Reproduce every line in the listing that contains the word "from".

MATERIAL TO PROCESS
======

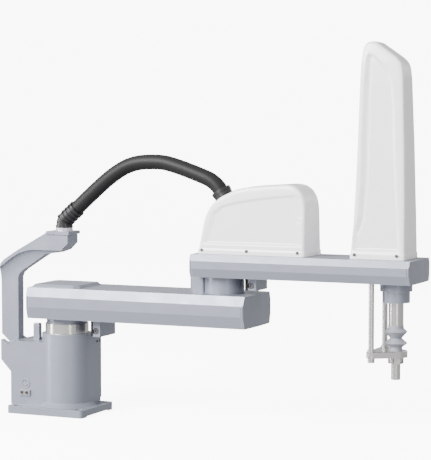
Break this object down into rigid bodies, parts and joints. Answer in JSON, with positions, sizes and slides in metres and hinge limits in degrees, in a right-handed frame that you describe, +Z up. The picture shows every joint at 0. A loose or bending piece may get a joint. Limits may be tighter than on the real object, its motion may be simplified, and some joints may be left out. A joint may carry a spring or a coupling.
{
  "type": "scara robot arm",
  "caption": "Four-axis SCARA robot arm: cast base with cable mast, two silver box links, white motor hood and tall shaft cover, vertical tool shaft with guide rods and bellows.",
  "frame": {"origin": "on the first joint's axis, at the base's mounting face", "axes": "+X from the rear cabinet along both arms to the tool shaft, +Z up along the joint axes, +Y to the left of +X"},
  "size_m": [1.022, 0.1568, 0.8415],
  "materials": {
    "body": "satin silver-grey enamel, finely textured",
    "panel": "brushed sheet",
    "black_plastic": "moulded",
    "zinc": "nickel plated",
    "blue_plastic": "moulded",
    "screw": "zinc plated socket heads",
    "brass": "turned",
    "light_metal": "turned and clear anodised",
    "charcoal": "moulded, slightly glossy",
    "steel": "ground",
    "steel_dark": "machined, oiled",
    "motor": "black powder coat",
    "rubber": "matt black",
    "hose": "braided sleeve",
    "white": "glossy moulded cover",
    "belt": "toothed, matt",
    "bellows": "moulded grey elastomer"
  },
  "bodies": {
    "base": {"base_casting": "body", "rear_panel": "panel", "power_connector": "black_plastic", "signal_connector": "zinc", "air_fittings": "blue_plastic", "base_screws": "screw", "earth_screws": "brass", "j1_stop_post": "body", "cable_mast": "body", "hose_adapter": "light_metal", "hose_elbow": "charcoal", "j1_ring": "steel", "j1_reducer": "steel_dark", "j1_motor": "motor"},
    "arm1": {"j1_neck": "body", "arm1_extrusion": "body", "arm1_cap_rear": "body", "arm1_cap_front": "body", "arm1_cover": "body", "j1_stop_block": "body", "j1_stop_bumper": "rubber", "j1_stop_bolts": "screw", "j2_fixed_stop": "body", "hose_lower": "hose", "hose_upper": "hose"},
    "arm2": {"j2_neck": "body", "j2_stop_block": "body", "j2_stop_bumper": "rubber", "j2_stop_bolts": "screw", "arm2_extrusion": "body", "arm2_cap_rear": "body", "arm2_cap_front": "body", "arm2_screws": "screw", "hood_cover": "white", "tower_cover": "white", "hose_connector": "charcoal", "j2_motor": "motor", "z_motor": "motor", "r_motor": "motor", "z_belt": "belt", "r_belt": "belt", "flange_housing": "body", "guide_sleeve": "steel", "guide_rods": "steel", "yoke_plate": "steel", "rod_collars": "steel", "shaft_bellows": "bellows"},
    "j1_rotor": {"j1_rotor": "steel_dark"},
    "j2_rotor": {"j2_rotor": "steel_dark"},
    "z_nut": {"z_nut_pulley": "steel_dark"},
    "r_nut": {"r_nut_pulley": "steel_dark"},
    "z_drive": {"z_motor_pulley": "light_metal"},
    "r_drive": {"r_motor_pulley": "light_metal"},
    "z_carriage": {"shaft_top_bearing": "steel_dark"},
    "tool_shaft": {"tool_shaft": "steel", "shaft_clamp": "steel", "clamp_screw": "screw"}
  },
  "joints": [
    {"name": "j1", "type": "hinge", "parent": "base", "child": "arm1", "pos_m": [0, 0, 0.2], "axis": [0, 0, 1], "range_deg": [-130, 130], "deforming": ["hose_lower"]},
    {"name": "j2", "type": "hinge", "parent": "arm1", "child": "arm2", "pos_m": [0.4, 0, 0.3], "axis": [0, 0, 1], "range_deg": [-135, 135], "deforming": ["hose_upper"]},
    {"name": "z_axis", "type": "slide", "parent": "arm2", "child": "z_carriage", "axis": [0, 0, 1], "range_m": [-0.355, 0]},
    {"name": "tool_roll", "type": "hinge", "parent": "z_carriage", "child": "tool_shaft", "pos_m": [0.8, 0, 0.2], "axis": [0, 0, 1], "range_deg": [-360, 360]},
    {"name": "j1_rotor_spin", "type": "hinge", "parent": "base", "child": "j1_rotor", "pos_m": [0, 0, 0.16], "axis": [0, 0, 1], "range_deg": [-6600, 6600]},
    {"name": "j2_rotor_spin", "type": "hinge", "parent": "arm2", "child": "j2_rotor", "pos_m": [0.4, 0, 0.32], "axis": [0, 0, 1], "range_deg": [-6900, 6900]},
    {"name": "z_nut_spin", "type": "hinge", "parent": "arm2", "child": "z_nut", "pos_m": [0.8, 0, 0.35], "axis": [0, 0, 1], "range_deg": [-3300, 3300]},
    {"name": "z_drive_spin", "type": "hinge", "parent": "arm2", "child": "z_drive", "pos_m": [0.5, 0, 0.35], "axis": [0, 0, 1], "range_deg": [-6000, 6000]},
    {"name": "r_nut_spin", "type": "hinge", "parent": "arm2", "child": "r_nut", "pos_m": [0.8, 0, 0.365], "axis": [0, 0, 1], "range_deg": [-360, 360]},
    {"name": "r_drive_spin", "type": "hinge", "parent": "arm2", "child": "r_drive", "pos_m": [0.572, 0, 0.365], "axis": [0, 0, 1], "range_deg": [-650, 650]}
  ],
  "couplings": [
    {"joint": "j1_rotor_spin", "follows": "j1", "ratio": -50},
    {"joint": "j2_rotor_spin", "follows": "j2", "ratio": -50},
    {"joint": "z_nut_spin", "follows": "z_axis", "rad_per_m": 157.08},
    {"joint": "z_drive_spin", "follows": "z_axis", "rad_per_m": 282.74},
    {"joint": "r_nut_spin", "follows": "tool_roll", "ratio": 1},
    {"joint": "r_drive_spin", "follows": "tool_roll", "ratio": 1.8}
  ]
}
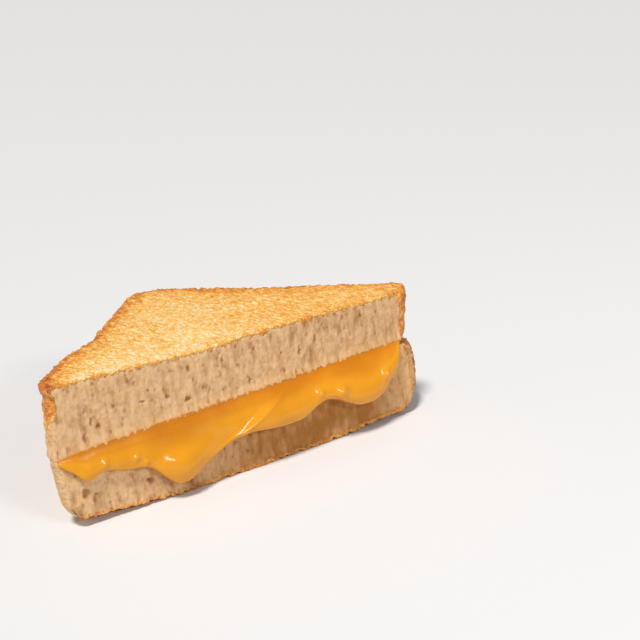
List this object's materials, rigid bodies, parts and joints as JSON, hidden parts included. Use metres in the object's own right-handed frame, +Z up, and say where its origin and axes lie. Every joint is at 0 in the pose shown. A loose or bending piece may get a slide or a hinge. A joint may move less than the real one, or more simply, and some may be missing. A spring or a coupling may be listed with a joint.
{
  "type": "grilled cheese sandwich half",
  "caption": "Half of a thick grilled cheese sandwich cut corner to corner, toasted slices with melted cheese that drips down the cut face.",
  "frame": {"origin": "on the surface it rests on, below the middle of its box", "axes": "+X along the cut from the shoulder end to the bottom corner end, -Y out of the cut face, +Z up"},
  "size_m": [0.1652, 0.077, 0.052],
  "materials": {
    "bread": "dry porous crumb with golden toasted faces and brown crust",
    "cheese": "smooth glossy melted cheese"
  },
  "bodies": {
    "root": {"bread_bottom": "bread", "cheese": "cheese", "bread_top": "bread"}
  },
  "joints": []
}
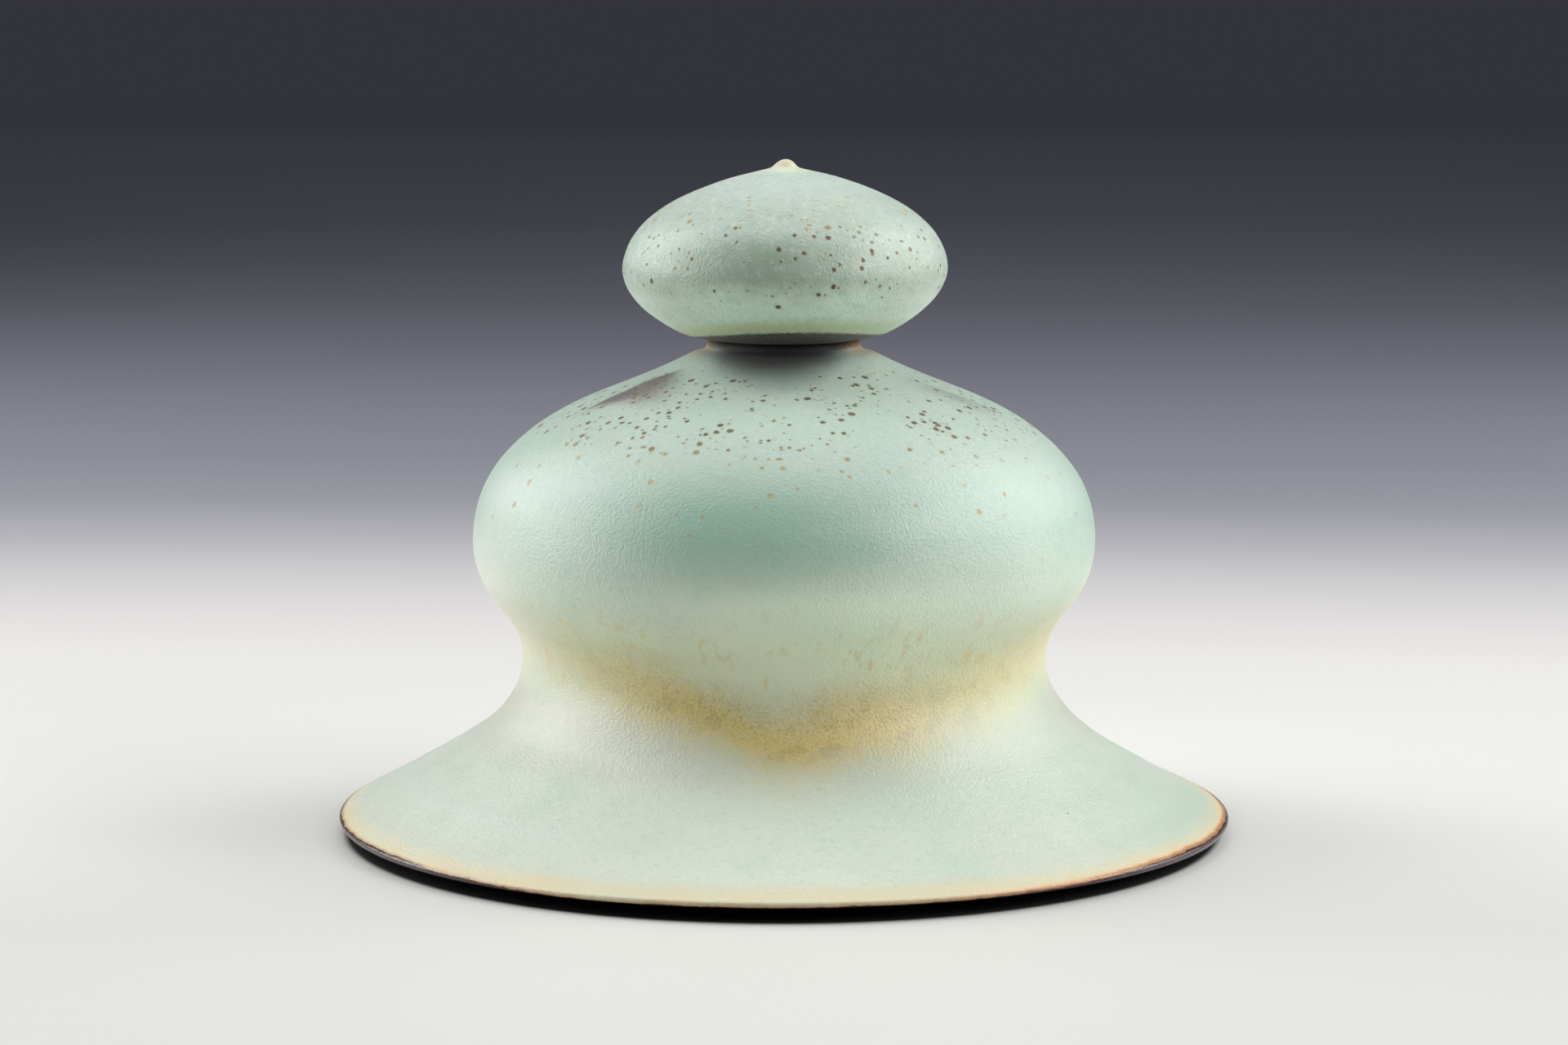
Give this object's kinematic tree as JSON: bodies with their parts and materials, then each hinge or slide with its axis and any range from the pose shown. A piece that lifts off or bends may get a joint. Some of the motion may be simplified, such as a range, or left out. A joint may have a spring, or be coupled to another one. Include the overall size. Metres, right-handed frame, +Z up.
{
  "type": "lidded vessel",
  "caption": "Lidded narrow-necked ceramic vessel: round bulb over a pinched waist and a wide flared foot, closed by a loose flattened-globe stopper.",
  "frame": {"origin": "centre of the foot ring, on the plane that the vessel stands on", "axes": "+Z up along the vessel's turning axis, which the stopper lifts along"},
  "size_m": [0.16, 0.16, 0.12],
  "materials": {
    "satin_mint_glaze": "satin glaze over iron-speckled stoneware",
    "bare_stoneware": "unglazed, toasted by the firing"
  },
  "bodies": {
    "vessel": {"flared_base": "satin_mint_glaze", "foot_ring": "bare_stoneware", "bulb": "satin_mint_glaze"},
    "stopper": {"stopper_cap": "satin_mint_glaze", "stopper_tenon": "bare_stoneware"}
  },
  "joints": [
    {"name": "stopper_lift", "type": "slide", "parent": "vessel", "child": "stopper", "axis": [0, 0, 1], "range_m": [0, 0.045]}
  ]
}
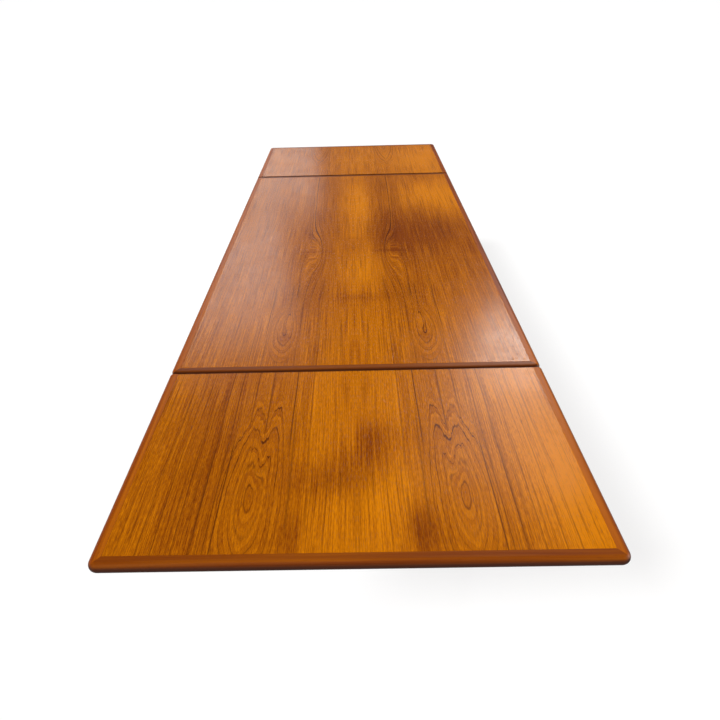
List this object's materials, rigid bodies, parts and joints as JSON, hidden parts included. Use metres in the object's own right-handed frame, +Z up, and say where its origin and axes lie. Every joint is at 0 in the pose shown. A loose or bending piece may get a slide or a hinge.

======

OUTPUT FOR THIS TASK
  "frame": {"origin": "on the first joint's axis, at the base's mounting face", "axes": "+X from the rear cabinet along both arms to the tool shaft, +Z up along the joint axes, +Y to the left of +X"},
  "frame": {"origin": "on the surface it rests on, below the middle of its box", "axes": "+X along the cut from the shoulder end to the bottom corner end, -Y out of the cut face, +Z up"},
Give this object's kinematic tree as JSON: bodies with their parts and materials, then each hinge or slide with its axis and any range from the pose shown. A piece that lifts off or bends may get a joint. Some of the motion may be simplified, such as a range, or left out. A joint may have a spring, or be coupled to another one. Include the overall size. Metres, right-handed frame, +Z up.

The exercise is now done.